Reproduce the following material exactly, including every line.
— START COLLECTED DATA —
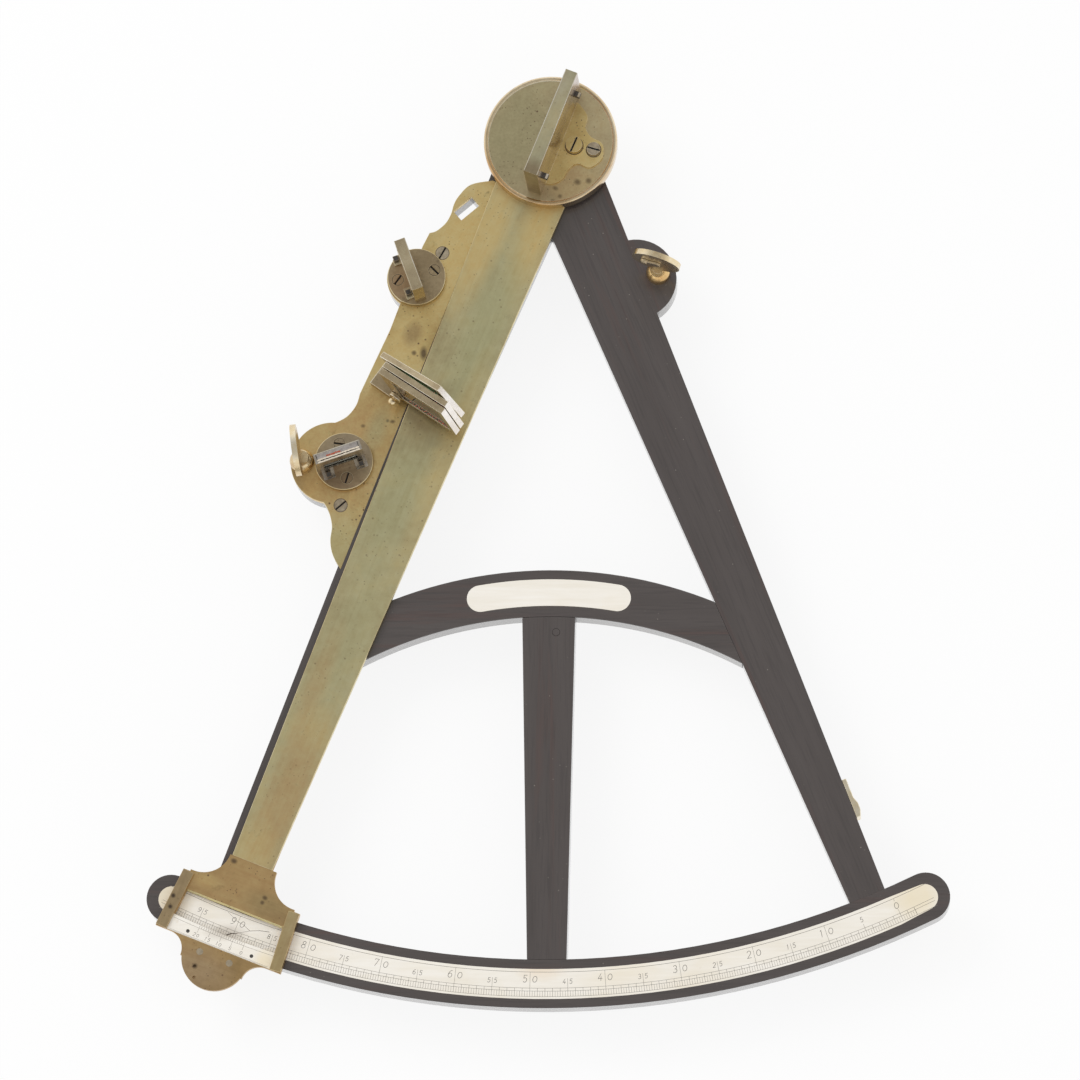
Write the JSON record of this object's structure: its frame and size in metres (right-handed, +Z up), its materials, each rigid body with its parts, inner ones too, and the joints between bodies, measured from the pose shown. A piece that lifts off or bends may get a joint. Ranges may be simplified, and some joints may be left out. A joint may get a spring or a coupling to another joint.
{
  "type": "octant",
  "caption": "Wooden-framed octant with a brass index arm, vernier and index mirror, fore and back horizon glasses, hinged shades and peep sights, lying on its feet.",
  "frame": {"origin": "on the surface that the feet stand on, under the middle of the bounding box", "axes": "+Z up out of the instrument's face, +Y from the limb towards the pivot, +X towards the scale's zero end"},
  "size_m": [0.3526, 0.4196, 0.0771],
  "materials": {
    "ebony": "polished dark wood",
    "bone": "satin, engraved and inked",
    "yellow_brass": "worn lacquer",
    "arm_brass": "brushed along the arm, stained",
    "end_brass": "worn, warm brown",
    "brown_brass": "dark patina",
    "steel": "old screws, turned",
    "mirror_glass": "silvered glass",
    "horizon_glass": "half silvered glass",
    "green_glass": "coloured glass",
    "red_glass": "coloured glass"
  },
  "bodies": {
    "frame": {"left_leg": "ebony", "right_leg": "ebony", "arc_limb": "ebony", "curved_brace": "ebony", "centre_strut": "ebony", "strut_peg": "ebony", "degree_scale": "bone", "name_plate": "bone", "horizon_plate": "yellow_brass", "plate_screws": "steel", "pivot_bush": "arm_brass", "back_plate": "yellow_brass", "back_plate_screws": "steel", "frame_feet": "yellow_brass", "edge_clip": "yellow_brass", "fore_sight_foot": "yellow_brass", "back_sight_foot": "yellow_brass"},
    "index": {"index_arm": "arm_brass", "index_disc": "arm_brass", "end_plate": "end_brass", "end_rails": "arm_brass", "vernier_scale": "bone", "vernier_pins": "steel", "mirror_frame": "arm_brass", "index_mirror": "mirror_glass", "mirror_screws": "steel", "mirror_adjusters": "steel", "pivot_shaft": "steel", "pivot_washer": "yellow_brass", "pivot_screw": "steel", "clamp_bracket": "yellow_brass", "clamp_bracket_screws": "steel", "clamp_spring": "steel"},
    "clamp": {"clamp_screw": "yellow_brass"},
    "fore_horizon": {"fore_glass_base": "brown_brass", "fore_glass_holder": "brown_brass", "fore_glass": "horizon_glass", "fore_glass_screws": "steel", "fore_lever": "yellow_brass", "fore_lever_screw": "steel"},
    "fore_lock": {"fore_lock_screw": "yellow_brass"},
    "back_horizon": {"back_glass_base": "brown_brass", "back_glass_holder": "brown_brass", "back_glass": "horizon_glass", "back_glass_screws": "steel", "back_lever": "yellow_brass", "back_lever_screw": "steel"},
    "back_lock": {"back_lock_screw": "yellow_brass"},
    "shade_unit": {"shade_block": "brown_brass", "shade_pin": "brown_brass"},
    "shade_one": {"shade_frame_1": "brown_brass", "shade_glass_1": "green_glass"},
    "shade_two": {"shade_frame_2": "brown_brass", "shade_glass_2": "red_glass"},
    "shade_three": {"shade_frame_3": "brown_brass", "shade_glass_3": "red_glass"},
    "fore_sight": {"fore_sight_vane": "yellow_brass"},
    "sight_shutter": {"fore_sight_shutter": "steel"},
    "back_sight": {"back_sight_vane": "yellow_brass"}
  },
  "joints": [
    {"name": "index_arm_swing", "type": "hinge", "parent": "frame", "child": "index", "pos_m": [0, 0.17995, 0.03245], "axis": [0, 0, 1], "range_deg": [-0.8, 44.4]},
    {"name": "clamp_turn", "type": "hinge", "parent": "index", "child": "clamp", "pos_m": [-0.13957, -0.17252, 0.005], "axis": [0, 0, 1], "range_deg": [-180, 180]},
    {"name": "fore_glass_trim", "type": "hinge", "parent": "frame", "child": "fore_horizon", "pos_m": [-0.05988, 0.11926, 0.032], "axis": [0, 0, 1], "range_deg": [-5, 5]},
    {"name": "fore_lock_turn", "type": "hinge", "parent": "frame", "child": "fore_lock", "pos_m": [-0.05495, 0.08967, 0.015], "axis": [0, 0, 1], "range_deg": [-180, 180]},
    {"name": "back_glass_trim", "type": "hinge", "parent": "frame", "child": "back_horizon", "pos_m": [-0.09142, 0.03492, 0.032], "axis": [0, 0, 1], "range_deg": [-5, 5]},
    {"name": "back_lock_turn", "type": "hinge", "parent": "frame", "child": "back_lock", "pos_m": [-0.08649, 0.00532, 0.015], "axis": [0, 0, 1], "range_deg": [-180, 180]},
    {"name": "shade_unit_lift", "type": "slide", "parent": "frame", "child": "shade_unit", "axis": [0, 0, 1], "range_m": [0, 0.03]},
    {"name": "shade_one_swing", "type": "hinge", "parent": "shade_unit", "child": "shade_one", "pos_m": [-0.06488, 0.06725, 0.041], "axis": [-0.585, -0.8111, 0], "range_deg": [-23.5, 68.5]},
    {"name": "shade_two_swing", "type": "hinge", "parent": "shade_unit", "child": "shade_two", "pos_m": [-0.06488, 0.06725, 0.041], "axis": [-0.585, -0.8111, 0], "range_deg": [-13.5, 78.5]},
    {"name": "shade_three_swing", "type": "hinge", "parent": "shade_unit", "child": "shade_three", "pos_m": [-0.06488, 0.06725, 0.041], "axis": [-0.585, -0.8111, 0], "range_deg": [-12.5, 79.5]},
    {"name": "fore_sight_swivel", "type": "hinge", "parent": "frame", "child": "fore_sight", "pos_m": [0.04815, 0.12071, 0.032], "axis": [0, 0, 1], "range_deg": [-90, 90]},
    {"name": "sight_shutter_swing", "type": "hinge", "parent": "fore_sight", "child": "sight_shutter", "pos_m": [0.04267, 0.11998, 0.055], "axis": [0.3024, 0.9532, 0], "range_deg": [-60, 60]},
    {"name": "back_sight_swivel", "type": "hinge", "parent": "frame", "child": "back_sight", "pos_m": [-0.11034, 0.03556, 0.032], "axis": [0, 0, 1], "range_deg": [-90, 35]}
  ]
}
— END COLLECTED DATA —
RESULT FOR THIS TASK >>
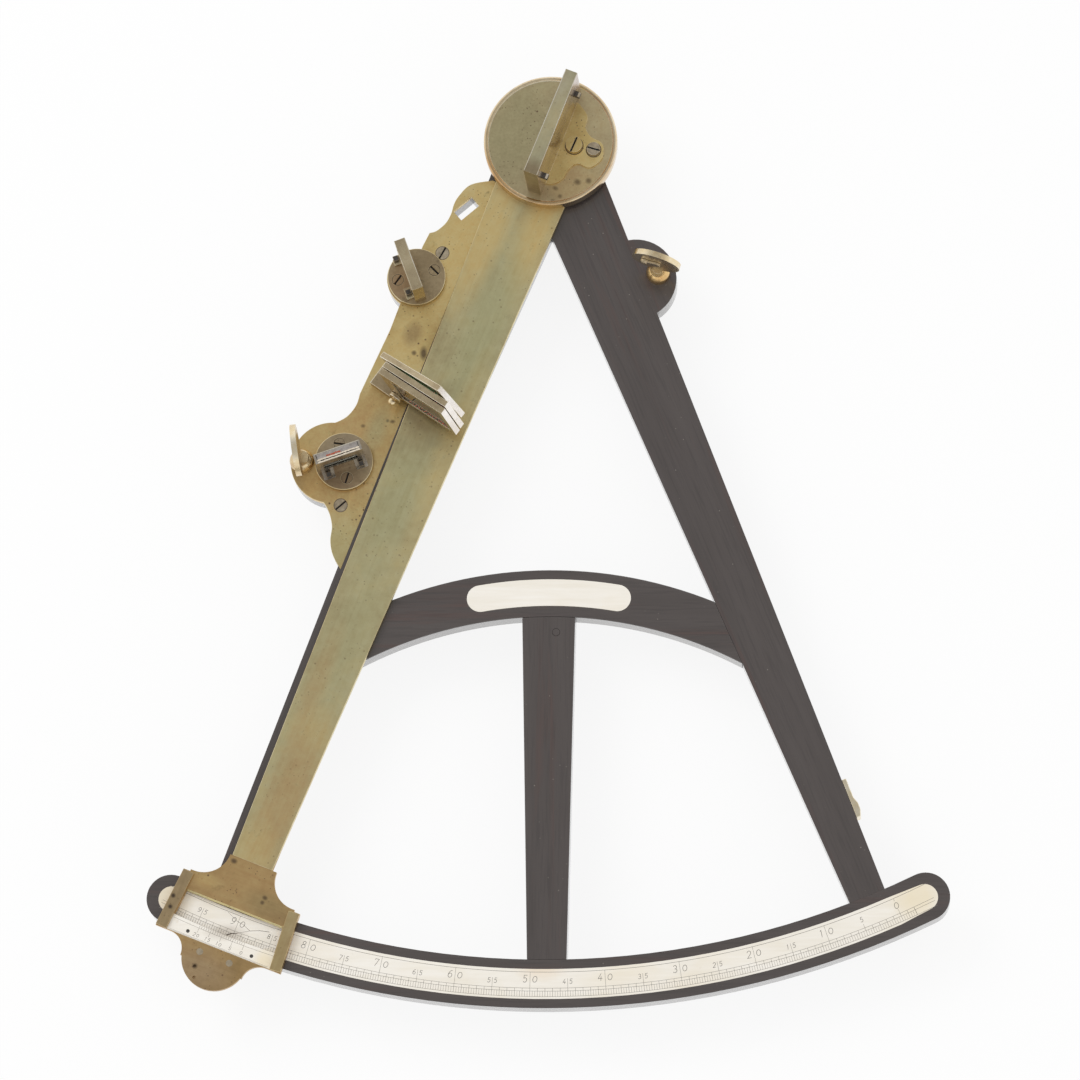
Write the JSON record of this object's structure: its frame and size in metres (right-handed, +Z up), its materials, each rigid body with its parts, inner ones too, and the joints between bodies, measured from the pose shown. A piece that lifts off or bends may get a joint. Ranges may be simplified, and some joints may be left out. A joint may get a spring or a coupling to another joint.
{
  "type": "octant",
  "caption": "Wooden-framed octant with a brass index arm, vernier and index mirror, fore and back horizon glasses, hinged shades and peep sights, lying on its feet.",
  "frame": {"origin": "on the surface that the feet stand on, under the middle of the bounding box", "axes": "+Z up out of the instrument's face, +Y from the limb towards the pivot, +X towards the scale's zero end"},
  "size_m": [0.3526, 0.4196, 0.0771],
  "materials": {
    "ebony": "polished dark wood",
    "bone": "satin, engraved and inked",
    "yellow_brass": "worn lacquer",
    "arm_brass": "brushed along the arm, stained",
    "end_brass": "worn, warm brown",
    "brown_brass": "dark patina",
    "steel": "old screws, turned",
    "mirror_glass": "silvered glass",
    "horizon_glass": "half silvered glass",
    "green_glass": "coloured glass",
    "red_glass": "coloured glass"
  },
  "bodies": {
    "frame": {"left_leg": "ebony", "right_leg": "ebony", "arc_limb": "ebony", "curved_brace": "ebony", "centre_strut": "ebony", "strut_peg": "ebony", "degree_scale": "bone", "name_plate": "bone", "horizon_plate": "yellow_brass", "plate_screws": "steel", "pivot_bush": "arm_brass", "back_plate": "yellow_brass", "back_plate_screws": "steel", "frame_feet": "yellow_brass", "edge_clip": "yellow_brass", "fore_sight_foot": "yellow_brass", "back_sight_foot": "yellow_brass"},
    "index": {"index_arm": "arm_brass", "index_disc": "arm_brass", "end_plate": "end_brass", "end_rails": "arm_brass", "vernier_scale": "bone", "vernier_pins": "steel", "mirror_frame": "arm_brass", "index_mirror": "mirror_glass", "mirror_screws": "steel", "mirror_adjusters": "steel", "pivot_shaft": "steel", "pivot_washer": "yellow_brass", "pivot_screw": "steel", "clamp_bracket": "yellow_brass", "clamp_bracket_screws": "steel", "clamp_spring": "steel"},
    "clamp": {"clamp_screw": "yellow_brass"},
    "fore_horizon": {"fore_glass_base": "brown_brass", "fore_glass_holder": "brown_brass", "fore_glass": "horizon_glass", "fore_glass_screws": "steel", "fore_lever": "yellow_brass", "fore_lever_screw": "steel"},
    "fore_lock": {"fore_lock_screw": "yellow_brass"},
    "back_horizon": {"back_glass_base": "brown_brass", "back_glass_holder": "brown_brass", "back_glass": "horizon_glass", "back_glass_screws": "steel", "back_lever": "yellow_brass", "back_lever_screw": "steel"},
    "back_lock": {"back_lock_screw": "yellow_brass"},
    "shade_unit": {"shade_block": "brown_brass", "shade_pin": "brown_brass"},
    "shade_one": {"shade_frame_1": "brown_brass", "shade_glass_1": "green_glass"},
    "shade_two": {"shade_frame_2": "brown_brass", "shade_glass_2": "red_glass"},
    "shade_three": {"shade_frame_3": "brown_brass", "shade_glass_3": "red_glass"},
    "fore_sight": {"fore_sight_vane": "yellow_brass"},
    "sight_shutter": {"fore_sight_shutter": "steel"},
    "back_sight": {"back_sight_vane": "yellow_brass"}
  },
  "joints": [
    {"name": "index_arm_swing", "type": "hinge", "parent": "frame", "child": "index", "pos_m": [0, 0.17995, 0.03245], "axis": [0, 0, 1], "range_deg": [-0.8, 44.4]},
    {"name": "clamp_turn", "type": "hinge", "parent": "index", "child": "clamp", "pos_m": [-0.13957, -0.17252, 0.005], "axis": [0, 0, 1], "range_deg": [-180, 180]},
    {"name": "fore_glass_trim", "type": "hinge", "parent": "frame", "child": "fore_horizon", "pos_m": [-0.05988, 0.11926, 0.032], "axis": [0, 0, 1], "range_deg": [-5, 5]},
    {"name": "fore_lock_turn", "type": "hinge", "parent": "frame", "child": "fore_lock", "pos_m": [-0.05495, 0.08967, 0.015], "axis": [0, 0, 1], "range_deg": [-180, 180]},
    {"name": "back_glass_trim", "type": "hinge", "parent": "frame", "child": "back_horizon", "pos_m": [-0.09142, 0.03492, 0.032], "axis": [0, 0, 1], "range_deg": [-5, 5]},
    {"name": "back_lock_turn", "type": "hinge", "parent": "frame", "child": "back_lock", "pos_m": [-0.08649, 0.00532, 0.015], "axis": [0, 0, 1], "range_deg": [-180, 180]},
    {"name": "shade_unit_lift", "type": "slide", "parent": "frame", "child": "shade_unit", "axis": [0, 0, 1], "range_m": [0, 0.03]},
    {"name": "shade_one_swing", "type": "hinge", "parent": "shade_unit", "child": "shade_one", "pos_m": [-0.06488, 0.06725, 0.041], "axis": [-0.585, -0.8111, 0], "range_deg": [-23.5, 68.5]},
    {"name": "shade_two_swing", "type": "hinge", "parent": "shade_unit", "child": "shade_two", "pos_m": [-0.06488, 0.06725, 0.041], "axis": [-0.585, -0.8111, 0], "range_deg": [-13.5, 78.5]},
    {"name": "shade_three_swing", "type": "hinge", "parent": "shade_unit", "child": "shade_three", "pos_m": [-0.06488, 0.06725, 0.041], "axis": [-0.585, -0.8111, 0], "range_deg": [-12.5, 79.5]},
    {"name": "fore_sight_swivel", "type": "hinge", "parent": "frame", "child": "fore_sight", "pos_m": [0.04815, 0.12071, 0.032], "axis": [0, 0, 1], "range_deg": [-90, 90]},
    {"name": "sight_shutter_swing", "type": "hinge", "parent": "fore_sight", "child": "sight_shutter", "pos_m": [0.04267, 0.11998, 0.055], "axis": [0.3024, 0.9532, 0], "range_deg": [-60, 60]},
    {"name": "back_sight_swivel", "type": "hinge", "parent": "frame", "child": "back_sight", "pos_m": [-0.11034, 0.03556, 0.032], "axis": [0, 0, 1], "range_deg": [-90, 35]}
  ]
}